1. Initialization of experimental features from the dataset. A **feature** is defined from mass data as a set of (mz, rt, intensity) and is individual for each sample in the dataset
2. Annotation of experimental features using your database, within given tolerance (mz & rt).
3. Create clusters from annotated features. It returns clusters with supplementary information to specify if the cluster is complete or not (if all isotopologues are retrieved)
4. Export dataframe

i) Give your database, your dataset and the tracer of your experiment \
ii) Run the cell : it returns your experiment object 

In [None]:
experiment = Experiment(dataset=data, database=database, tracer="13C")

### Annotate the dataset 

i) Give the mz (in ppm) and rt tolerance (in seconds) you allowed \
ii) Run the cell. It returns experimental feature with potential annotations and exact mass and rt errors compared to your database. 

In [None]:
experiment.annotate_experiment(mz_tol=5, rt_tol=10)
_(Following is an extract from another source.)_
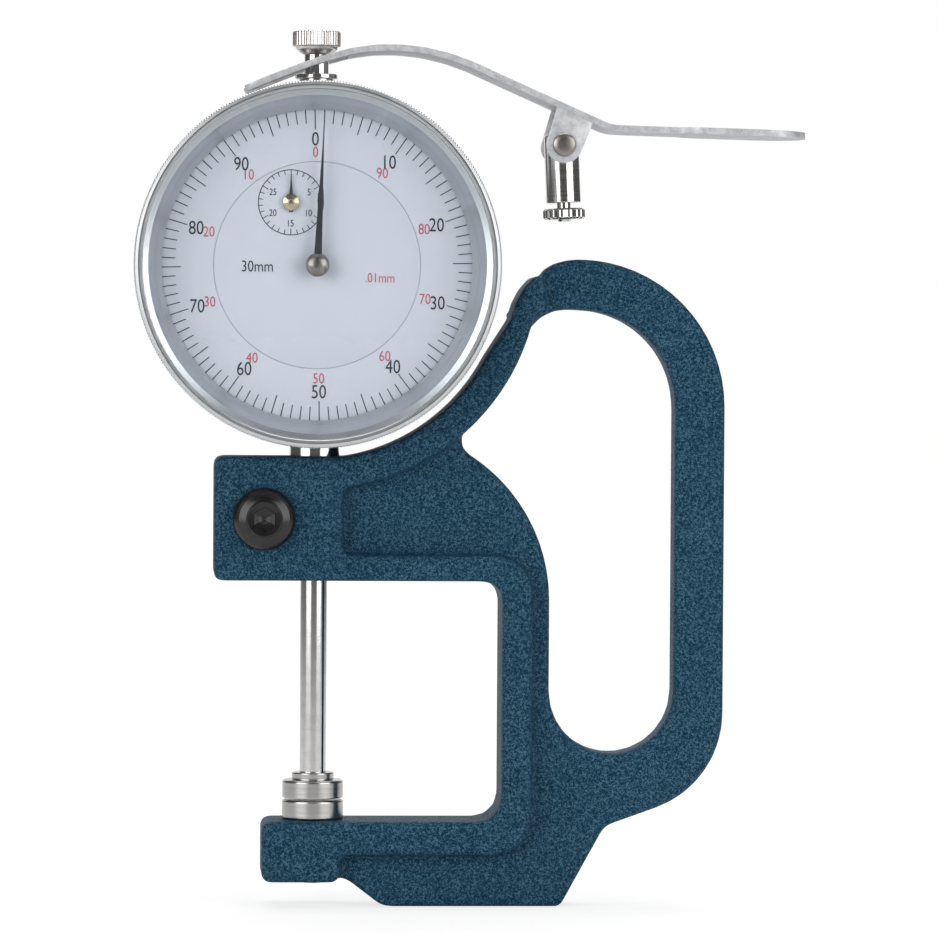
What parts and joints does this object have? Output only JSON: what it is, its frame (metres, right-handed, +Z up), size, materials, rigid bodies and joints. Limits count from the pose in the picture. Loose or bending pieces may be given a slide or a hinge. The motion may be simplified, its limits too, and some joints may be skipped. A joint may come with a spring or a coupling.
{
  "type": "dial thickness gauge",
  "caption": "Hand-held dial thickness gauge: a C-shaped frame with a handle loop, flat anvil and contact, a dial with revolution counter, and a lifting lever.",
  "frame": {"origin": "on the flat underside of the foot, in the middle plane of the frame, below the throat's inner wall", "axes": "+Z up along the spindle, towards the lifting knob; -Y towards the dial's face; +X from the spindle towards the handle"},
  "size_m": [0.108, 0.0268, 0.1406],
  "materials": {
    "paint": "blue hammered enamel",
    "black_oxide": "blackened",
    "steel": "ground",
    "chrome": "polished",
    "satin_alloy": "satin",
    "bezel_grey": "satin grey",
    "dial_white": "matt white print",
    "brass": "bright",
    "crystal": "clear",
    "hand_black": "black"
  },
  "bodies": {
    "frame": {"frame": "paint", "clamp_screw": "black_oxide", "anvil": "steel", "case_body": "satin_alloy", "stem": "steel", "top_bush": "steel", "back_cover": "satin_alloy", "cover_screw_1": "steel", "cover_screw_2": "steel", "cover_screw_3": "steel", "cover_screw_4": "steel", "dial_centre": "dial_white", "guide_rail": "steel", "return_spring": "steel", "spring_post": "steel", "main_plate": "brass", "movement_bridge": "brass", "plate_pillar_1": "brass", "plate_pillar_2": "brass", "plate_pillar_3": "brass", "plate_pillar_4": "brass", "hairspring": "steel", "lever_post": "chrome", "pivot_pin": "chrome"},
    "bezel": {"bezel": "bezel_grey", "crystal": "crystal", "dial_ring": "dial_white"},
    "spindle": {"spindle": "steel", "contact": "steel", "lift_knob": "chrome", "guide_pin": "steel"},
    "pointer": {"centre_pinion": "steel", "pointer": "hand_black", "pointer_hub": "steel"},
    "gear_arbor": {"rack_pinion": "steel", "main_gear": "brass"},
    "counter": {"counter_arbor": "steel", "counter_wheel": "brass", "counter_hand": "hand_black", "counter_hub": "brass"},
    "take_up": {"take_up_wheel": "brass", "take_up_arbor": "steel"},
    "lever": {"lever": "satin_alloy"},
    "post_screw": {"post_screw": "chrome"}
  },
  "joints": [
    {"name": "spindle_slide", "type": "slide", "parent": "frame", "child": "spindle", "axis": [0, 0, 1], "range_m": [0, 0.03], "stiffness_N_per_m": 10, "springref_m": -0.1, "deforming": ["return_spring"]},
    {"name": "gear_turn", "type": "hinge", "parent": "frame", "child": "gear_arbor", "pos_m": [-0.02759, 0, 0.10843], "axis": [0, 1, 0], "range_deg": [-1080, 0]},
    {"name": "pointer_turn", "type": "hinge", "parent": "frame", "child": "pointer", "pos_m": [-0.0245, 0, 0.1026], "axis": [0, 1, 0], "range_deg": [0, 10800]},
    {"name": "counter_turn", "type": "hinge", "parent": "frame", "child": "counter", "pos_m": [-0.0287, 0, 0.1125], "axis": [0, 1, 0], "range_deg": [0, 360]},
    {"name": "take_up_turn", "type": "hinge", "parent": "frame", "child": "take_up", "pos_m": [-0.02044, 0, 0.0974], "axis": [0, 1, 0], "range_deg": [-1080, 0]},
    {"name": "lever_tilt", "type": "hinge", "parent": "frame", "child": "lever", "pos_m": [0.015, 0, 0.1222], "axis": [0, 1, 0], "range_deg": [0, 28]},
    {"name": "bezel_turn", "type": "hinge", "parent": "frame", "child": "bezel", "pos_m": [-0.0245, 0, 0.1026], "axis": [0, 1, 0], "continuous": true},
    {"name": "post_screw_turn", "type": "hinge", "parent": "frame", "child": "post_screw", "pos_m": [0.015, 0, 0.1222], "axis": [-0.0436, 0, 0.999], "continuous": true}
  ],
  "couplings": [
    {"joint": "gear_turn", "follows": "spindle_slide", "rad_per_m": -628.32},
    {"joint": "pointer_turn", "follows": "spindle_slide", "rad_per_m": 6283.2},
    {"joint": "counter_turn", "follows": "spindle_slide", "rad_per_m": 209.44},
    {"joint": "take_up_turn", "follows": "spindle_slide", "rad_per_m": -628.32},
    {"joint": "lever_tilt", "follows": "spindle_slide", "rad_per_m": 16.25}
  ]
}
Optional : Display the samples of your experiment

In [None]:
# Display the samples of your experiment
for sample in experiment.samples:
    print(sample)
print()

# Display the annotated features for each samples
#for sample, feature in experiment.samples.items():
#    print(sample, feature, end="\n\n")


### Get annotated clusters


A **cluster** is composed of a list of features\
The annotated clusters are obtained by grouping features according to their annotation

In [None]:
experiment.clusterize()

If you want to display the annotated cluster for a specif sample: \
change the name of the sample and run the cell below

In [None]:
# Display the annotated cluster for a specific sample
experiment.clusters['C12_TP_1']

print(experiment.clusters, end="\n\n")

### Create dataframe and export tables

#### For features export

Export a dataframe containing all the features of your dataset with potential annotation (metabolite & isotopologues) and the calculated errors (mz & rt)

In [None]:
df = experiment.export_features()

# Print the head of your dataframe for inspection
df.head()

If you want to export a tsv file : provide a path and a filename.\
Run the cell

In [None]:
# Export the dataframe
experiment.export_features("data/df_feature.tsv")
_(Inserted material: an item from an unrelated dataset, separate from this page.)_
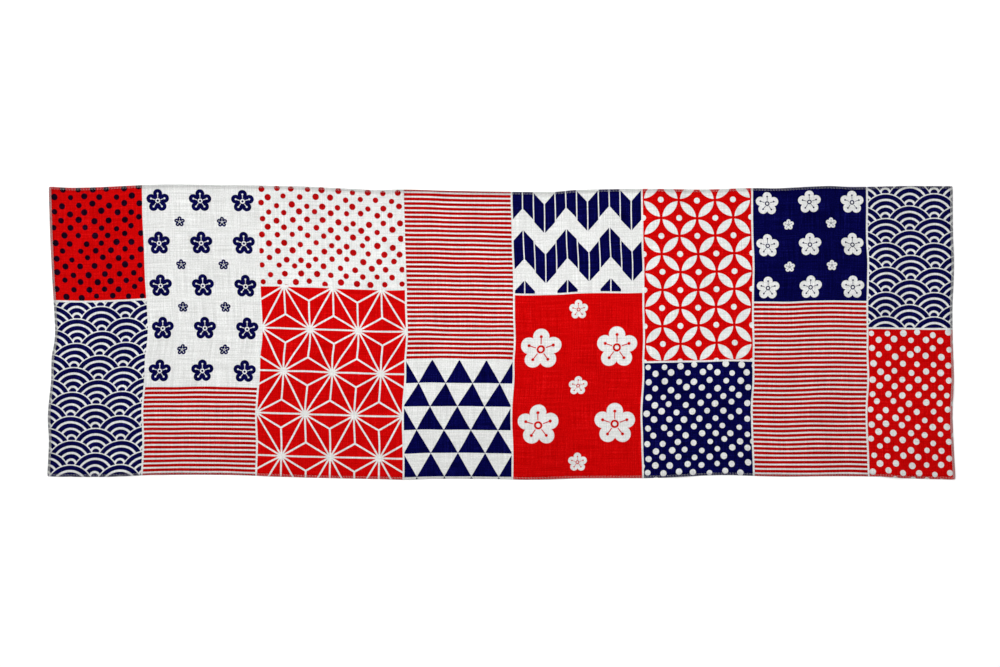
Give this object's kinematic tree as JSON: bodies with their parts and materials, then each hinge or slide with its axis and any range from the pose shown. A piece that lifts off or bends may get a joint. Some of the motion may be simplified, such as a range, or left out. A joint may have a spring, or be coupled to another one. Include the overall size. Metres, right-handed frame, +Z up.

I you want to export a tsv file for a specific sample : provide a path, a filename and a sample name\
Run the cell

In [None]:
# Export the dataframe for a specific sample
experiment.export_features("data/df_feature_sample.tsv", sample_name = "C13_TP_1")

#### For clusters export

Export a dataframe containing all the annotated clusters build from annotated features.\
The dataframe contains supplementary information on the clusters like its status :
- ok if the cluster is complete
- incomplete if there is missing isotopologues
- .....

In [None]:
df_cluster = experiment.export_clusters()
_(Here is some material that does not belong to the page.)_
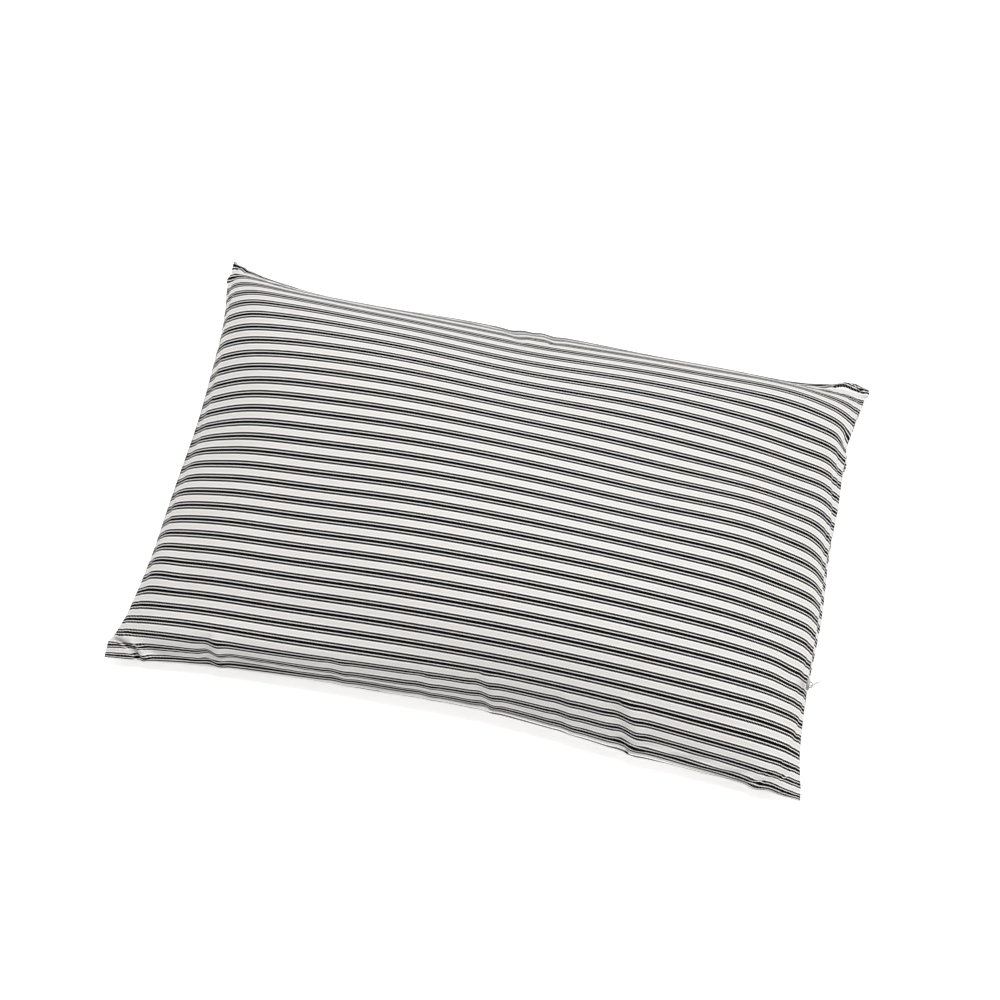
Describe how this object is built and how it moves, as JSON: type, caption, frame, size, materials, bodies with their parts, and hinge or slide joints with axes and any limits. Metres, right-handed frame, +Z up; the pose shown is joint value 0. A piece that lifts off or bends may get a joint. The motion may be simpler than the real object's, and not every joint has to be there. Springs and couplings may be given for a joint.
{
  "type": "buckwheat pillow",
  "caption": "Rectangular knife-edge pillow of striped cotton ticking, filled with buckwheat hulls, with a low crown, pointed corners and a concealed zip in the short seam.",
  "frame": {"origin": "centre of the flat resting face on the underside, under the middle of the pillow's box", "axes": "+X along the stripes and the long seams, towards the seam with the zip slider; +Y towards the far long seam; +Z up, from the resting face to the crown"},
  "size_m": [0.5168, 0.3502, 0.0894],
  "materials": {
    "ticking": "matt off-white cotton twill with black triple stripes",
    "slider_metal": "satin grey",
    "pull_enamel": "semi-gloss pale enamel"
  },
  "bodies": {
    "root": {"pillow": "ticking", "zip_slider": "slider_metal", "zip_pull": "pull_enamel"}
  },
  "joints": []
}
# Print the head of your dataframe for inspection
df_cluster.head()

If you want to export a tsv file : provide a path and a filename.\
Run the cell

In [None]:
# Export the cluster summary
experiment.export_clusters(filename="data/df_cluster.tsv")

I you want to export a tsv file for a specific sample : provide a path, a filename and a sample name\
Run the cell

In [None]:
# Export the cluster summary for a specific sample
experiment.export_clusters("data/cluster_summary_sample.tsv", sample_name="C13_TP_1")

#### For clusters summary

If you want to export a summary of specificities for each cluster (i.e: id, name, features, isotopologues, status...)\
Give a path and a file name\
Run the cell

In [None]:
experiment.clusters_summary(filename="data/test_cluster_summary.tsv")